Beyond our patient’s diagnosis of RR-BALL, and a history of venous thromboembolism, she was healthy during the onset of her POI. However, we cannot exclude another underlying medical condition that could have predisposed this patient to POI. Importantly, we were able to capture an assessment of her ovarian reserve shortly before maintenance therapy that demonstrated a reasonable ovarian reserve and normal function, which may reduce the likelihood that there was an underlying medical condition influencing her ovaries. Because IO is relatively new and to date, there are no human clinical data on the fertility impacts of IO, our patient may have demonstrated an impact of IO that has only previously been described in animal data. Ultimately, we present a case report which was an isolated event, thus it is possible that multiple factors, or an agent independent of IO, may have contributed to this patient’s rapid onset POI.

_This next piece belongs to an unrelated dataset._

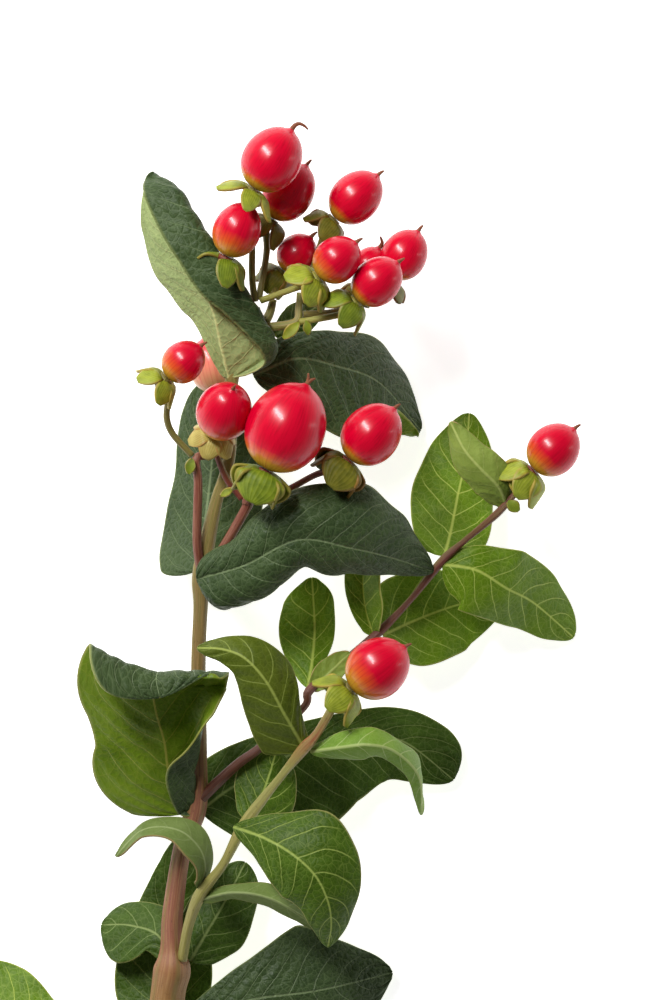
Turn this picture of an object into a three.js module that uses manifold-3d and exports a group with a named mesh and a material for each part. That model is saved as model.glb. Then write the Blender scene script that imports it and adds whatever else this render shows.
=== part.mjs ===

Future studies may aim to evaluate the role of inotuzumab or CD22 expression in the ovary over time. More broadly, because the use of monoclonal antibodies and other cancer immunotherapies has expanded rapidly in recent years, additional data are needed on the role of these agents on ovarian function [21]. Additionally, any other cases of POI occurring with the use of inotuzumab or in combination with other maintenance agents such as intrathecal methotrexate and cytarabine should be reported to understand if the current case was an isolated occurrence or demonstrates a previously unknown mechanism of action of these drugs or a window of vulnerability for the ovary.